The fact that I am even talking about this book is incredible. If you know me, you know Ann Shoket is my role model. When I found out that she was coming out with a book, I screamed. She is the reason I wanted to be a part of the magazine world. Why I wanted to be a part of the media community.
Now, back to the book, I’m not going to lie to you guys, I was already crying while I read the introduction (which I included a major part below) because I felt like she had described my life perfectly. I felt like she was sitting in my bedroom when I was in high school and watched my journey since then, and simply saying what she saw: my struggles and my wins. And I kept feeling like that chapter after chapter. I felt like Ann was calling me out on putting my dreams on hold, lifting me up on that I can achieve my goals and encouraging me to get up off my ass and off my blog and get back out in the dating world.
As soon as I finished this book, I immediately wanted to read it again. I wanted to soak up the words more. This book left me feeling uplifted and hopeful. This was the book I had hoped Lean In would have been for me.
I am excited to continue to watch Ann’s career skyrocket, I’m excited to start my journey and hope that once day, I’ll be sitting at a Badass Babes dinner, sharing my story.
You can get this book for $17.79. Please check it out and sign upfor her weekly emails, they are so inspiring.
“You always knew you’d do big things. Even when you were sitting in your teenage bedroom in some sleepy suburb, you were already plotting the limitless possibilities that life had in store for you. First, you’d move to a bigger city, you imagined. Maybe you’d start a fashion company, revolutionize the tech industry, claim stardom as a digital influencer, shape national policy, find a cure for a massive public health threat, or land a glamorous job in publishing. You could even picture your first apartment – totally Instagram-worthy, even though you’d rarely be there between work, spin classes, networking coffees, and brunch with the squad. You’d plan voluntourism vacations to Nepal, where you’d help create sustainable businesses for local girls and women. There’s be a partner, too, whose eyes would light up when you talked about the delicious possibilities for your life. In that teenage bedroom, you were able to envision a life that was bigger than anything you could see around you. How do I know? Because I was there fanning the flames of that first spark of inspiration. As the editor-in-chief of Seventeen for the better part of a decade, I made it my mission to help you imagine a life that was exciting, fun, and meaningful. I helped lead some of the complex conversations that helped you navigate the tricky terrain of adolescence. I have always been your biggest cheerleader. Those early dreams are a promise you made to yourself in your teenage bedroom, you vowed that you’d go after every opportunity and not settle for the easy road; you vowed to honor your ambition. And those dreams are the most powerful because, at that moment, you are a blank canvas. You’ve made no mistakes that can;t be fixed, and you are not beholden to one city or one job. Your life is endless possibility. You are pure potential. The biggest disappointment would be not fulfilling the promise of that dream and finding yourself sidetracked by a life that’s made small my busy tasks, daily annoyances, and must-dos.

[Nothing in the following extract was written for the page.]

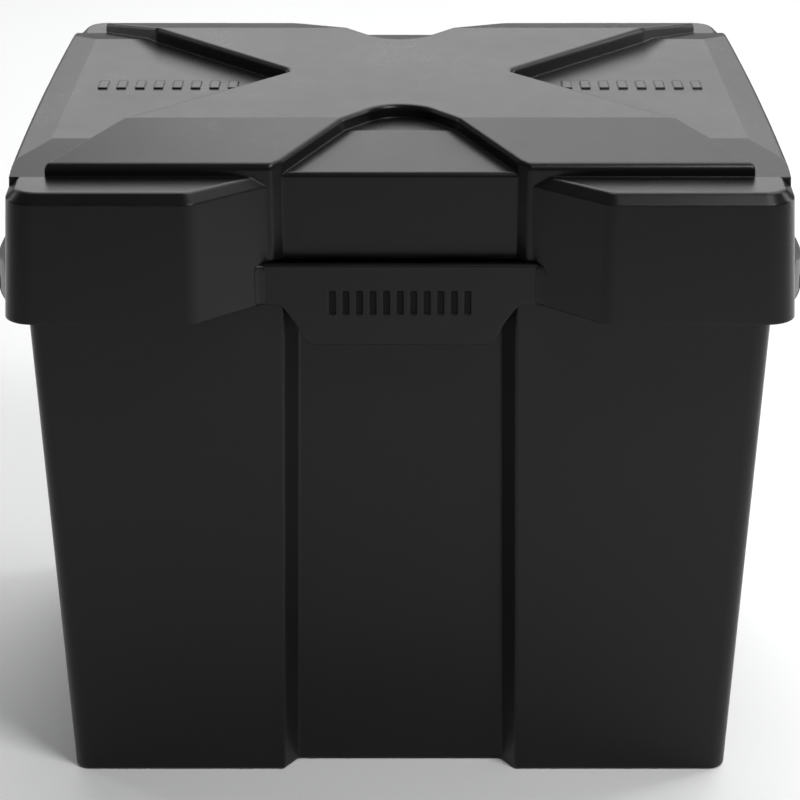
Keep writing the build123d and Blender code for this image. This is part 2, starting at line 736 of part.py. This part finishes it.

And yet now, as you’re putting muscle on the framework of your life, the road ahead is even rockier, and those dreams, which should be closer than ever, can feel hopelessly out of reach.”
“I know that feeling in your soul that you have so much more to offer the world, if you could just get your shot.”
“It’s a powerful message: You just have to keep going. Nothing is perfect. No one is perfect. And this process of building a Big Life is messy and hard, but amazingly rewarding. It doesn’t matter whether or not you come out on top – you simply have to keep moving. Every day, put one foot in front of the other. It might not be perfect, but it’s good enough.”
“As her vision for herself started to change at work, her vision for herself changed in her personal life too. As one part of your life evolves, so do other parts, and the pieces start to better fit together.”
“Ultimately, you are the hero of your story. And it is an essential part of becoming who you were meant to be. The best part: You never stop becoming. With every story, your life is becoming better, happier, smarter, more interesting, and bigger than anything you could have ever imagined.”